Columbia’s fortunes began to change in late 1927
with the arrival of Frank Capra, who was recruited by
the studio manager, Sam Briskin (1896–1968), to write
and direct a typically modest feature, That Certain Thing
(1928). At age thirty (six years younger than Harry Cohn),
Capra had considerable experience as a writer and director,
notably on several Harry Langdon silent comedies for
producer Mack Sennett (1880–1960). Capra quickly
caught on at Columbia, directing five pictures in less than
a year, and Cohn assigned him to the studio’s most
ambitious project to date, Submarine (1928), an action
drama co-starring Jack Holt (1888–1951) and Ralph
Graves (1900–1977). The film involved underwater photography and visual effects and was Columbia’s first to
utilize sound effects and a musical score. Launched with
a Broadway premier, a rarity for Columbia, Submarine
was a modest hit and solidified Capra’s status as
Columbia’s top director. He then directed another hit
‘‘service picture’’ with Holt and Graves, Flight (1929), as
well as Columbia’s first all-talkie, The Donovan Affair
(1929). By then Cohn was actively touting his star director
to the trade press, announcing that ‘‘Capra will make
nothing but ‘specials’ for Columbia from now on.’’
Columbia also issued its first successful stock offering in 1929, edging closer to the established Hollywood
powers—although still a minor-league studio. In 1930, at
the height of the talkie boom and one year after its first
issue on the New York Stock Exchange, Columbia’s
assets of $5.8 million were dwarfed by those of integrated
majors like Paramount ($306 million), Warner Bros. ($230
million), and MGM ($128 million). Even Universal, which
like Columbia did not own a theater chain, had far greater
assets of $17 million due to the value of its Universal City
plant. Moreover, the quality and quantity of Columbia’s
productions were scarcely on a par with the other studios’
output; they produced from fifty to sixty pictures per year
in 1929 and 1930, with at least a dozen budgeted at
$500,000 or more. Even Universal, with its relatively
meager assets, was producing about forty films per year,
including a few prestige pictures like Broadway (1929) and
All Quiet on the Western Front (1930), each budgeted at
over $1 million. Columbia, meanwhile, produced some
two dozen features per year in 1929 and 1930, budgeted
between $50,000 and $150,000, with an occasional project
in the $200,000 range.
When the Depression hit the industry in 1931, however, Columbia was suddenly in a more favorable position
than its competitors for three basic reasons. First, it owned
no theaters and thus was not saddled with debilitating
mortgage payments. Second, Harry Cohn’s autocratic,
tight-fisted management style ideally suited the depressed
economic climate.
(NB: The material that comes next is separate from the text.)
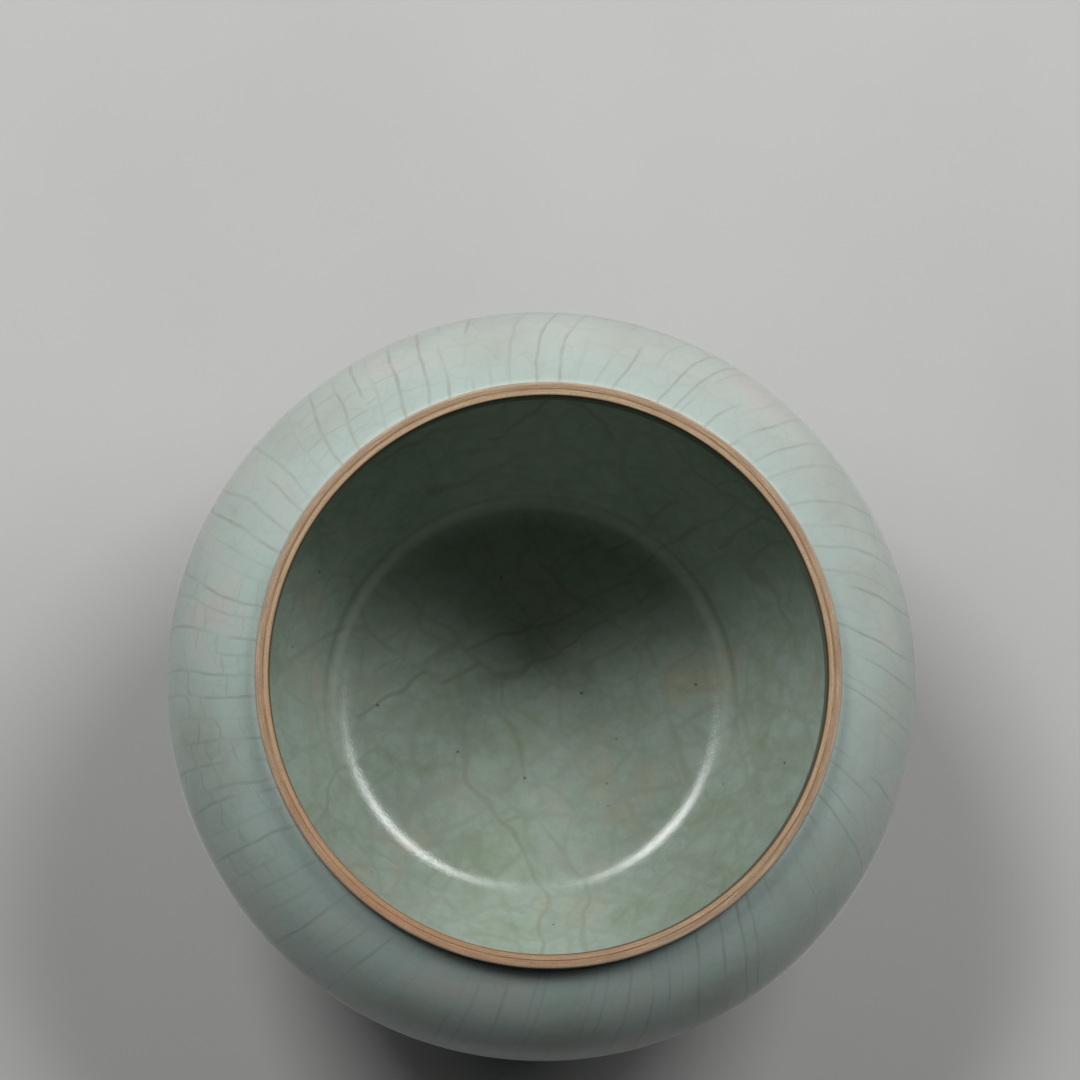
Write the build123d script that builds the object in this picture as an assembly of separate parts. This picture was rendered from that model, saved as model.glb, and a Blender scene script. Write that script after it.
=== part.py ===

And third, the efficient output of
B-grade programmers, serials, and shorts, along with the
occasional A-class picture and Capra-directed ‘‘special,’’
jibed perfectly with the Depression-era penchant for double bills and evening-long programs. Thus, Columbia’s
production and market strategy paid dividends during
the 1930s as the studio turned a profit year after year
and saw its assets increase to $15.9 million in 1940—a
phenomenal achievement matched only by MGM.